As it is, there are more ski instructors than plumbers living in this town at the moment. Things are starting to get busy thanks to the snow, but the place still retains a small town feel where most people know most other people and those other people definitely know where you live. At first glance, this may appear to be a very different environment to the one I grew up in, but it turns out it’s not so alien after all.

While Auckland is big by New Zealand standards, it hardly compares to places overseas. It’s more like a collection of small villages jammed tightly against each other than one homogenous splodge on the map.
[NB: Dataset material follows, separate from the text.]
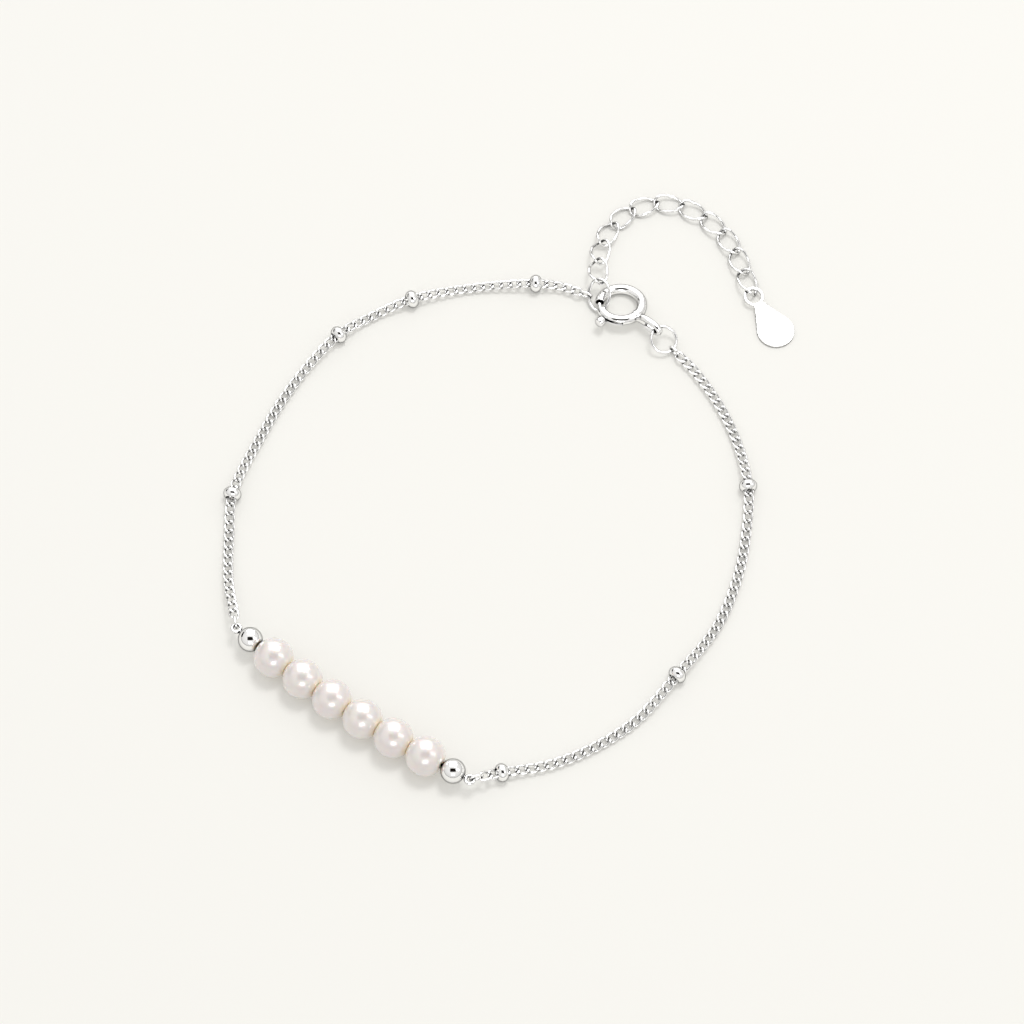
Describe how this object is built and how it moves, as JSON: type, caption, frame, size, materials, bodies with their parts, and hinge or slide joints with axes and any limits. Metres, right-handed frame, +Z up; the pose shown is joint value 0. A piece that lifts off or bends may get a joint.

Imagine if Canterbury was picked up by the corners and all the wee towns tumbled together to rest side by side, Rolleston against Rakaia and Ashburton against Amberly. That’s sort of how Auckland works, and even though a Pak ‘n’ Save is well within driving distance no matter where you live, everyone still has their favourite Four Square.

That’s certainly how it feels when I go back to visit, as a visit to any of the cafes in Mt Eden means I’m just about guaranteed to run into one of my friends’ parents or my sister’s primary school teacher from ten years ago. Each area has a community as distinct as those in Canterbury’s different towns and when you’re on home turf everyone knows your parents. That’s really what going home is all about, because as the saying goes, it’s who you know, not what you know. (Although in some cases a little research on New Zealand’s plumbing production wouldn’t go amiss).